Some good topics to deep dive are
It is always a helpful idea to deep dive into some Python’s library reference. The topics around datatypes, file and directory access, generic operating system services are good chapters to get into, as well as the odd topis of pickle. csv, json and the unit tests topics.
With this acquired knowledge, it should be possible to work on some personal projects manipulating and processing files purely in Python. Creating a project leveraging the CLI (arg parse ) is an excellent way to make this useful and entertaining. An example projects is that of a file organizer that reorganize into subfolder based on filetype and content. It will be less efficient than if using specialized libraries, but it will allow to consolidate this knowledge.
Once you have some grasp of creating applications for processing files, the logical next step is to get some knowledge on the more specific data libraries Pandas and Numpy. DataCamp and Dataquest are some of the providers that offer interactive tutorials for these libraries. Understanding how to use these libraries is usually a prerequisite for learning the statistical and machine learning-oriented libraries.
The next step is to learn some of the other important libraries used in Python, such as requests, scrapy, sqlalchemy or django. This will give you the knowledge to really make full-scale applications that either fetch or surface data. After that, it will be a continuous learning path, and the best way to keep improving is to work on projects that allow you to have your code reviewed. Open source projects are usually great for this.
SQL is an important skill to learn for every data scientist. They leverage it for transforming and extracting data out of databases. It is one of the most commonly asked subjects in data science interviews.

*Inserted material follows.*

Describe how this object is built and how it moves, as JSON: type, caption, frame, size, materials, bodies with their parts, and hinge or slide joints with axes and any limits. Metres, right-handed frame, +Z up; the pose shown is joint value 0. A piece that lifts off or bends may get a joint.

Out of the different types of SQL out there, what matters the most for data scientists is to master basic analytical SQL. There are a few online resources that help get some background in SQL. W3School gives a great first overview, while Code academy, Hackerrank and khan academy provides a practical approach to learning SQL.
SQL is better learned through practical approach, and there is no better for that than to play and try to make sense out of different datasets. SQLite database provides a decent way to get some experience dealing with small-sized datasets at a relatively low effort. The main difficulty with practicing SQL is about finding the datasets to practice with.
Statistics & Machine learning
If you haven’t had many statistical courses during your prior studies, it is helpful to go through an introductory Statistics and Machine Learning course covering the following topic regression (linear/logistics), decision trees, random forest, k-means and KNN. EDX offers a good one in “The Analytics Edge”. One of the drawbacks of the course is. However that it uses R for a programming language, this means that it will be necessary to learn Python’s Statistical libraries, such as sklearn, separately.
A followup with a more in-depth theoretical course such as Introduction to Statistical Learning is centered around a free to download book of the same name ( hard copy also available). The course manages to get deep in the concepts without getting too deep in the mathematics of it.
It is worth getting a good grounding of the algorithms by coding them from scratch. A lot of data science interview you on the knowledge of some of the basic algorithms to see if you understand them. Coding them from scratch allows to know them inside out.
On a more practical note, Kaggle provides some decent projects to get accustomed to part of the data science workflows. They provide datasets and allows to see how other people approach the same problems. It is worth giving a try to some of the challenges, at the very least, for getting more familiar with the different machine learning libraries and preprocessing steps. Kaggle competitions tend to be very much focused on the modeling approach rather than on the data transformation and commonly use very clean datasets, which is very far from the work reality of a data scientist.
After having done a few Kaggle, the most beneficial is to get some practical experience on real (read unclean) datasets. Get some expertise cleaning datasets, debugging, and correcting the issues that arise in training on such datasets. For this either sourcing your own data by scraping information off websites, or getting some project experiences on websites such as freelancer.com.
Depending on what you would like to specialize in, there are multiple online resources available to be introduced to specific areas. Coursera’s Machine Learning with Python from Andrew Ng provides, for instance, an excellent introduction to deep learning, as well as other machine learning concepts. There are other topics from Stats and Machine Learning that are useful data scientists to learn, such as NLP, Computer Vision, or Bayesian Stats.
There are quite a few resources to help self learn the different aspects of data science. It is essential to get a good enough coding experience, both through the theoretical foundation and through working on projects. Couple this with a good understanding of the core machine learning models, some Kaggle exercises, and some work on real datasets and you should have the right foundation for
The learning journey, however, doesn’t stop there. Data Science is a continuous learning discipline in which it is possible to learn across many axes.
There are topics that data scientists can get into, such as programming and leveraging Spark, going deep in TensorFlow code rather than relying only on Keras, programming for GPU using CUDA, working with Graph technology …
And it is also possible to grow by getting a broader stats/ml background, specializing in specific domain areas, reading and implementing research papers, improving your engineering skills, or getting more towards product management.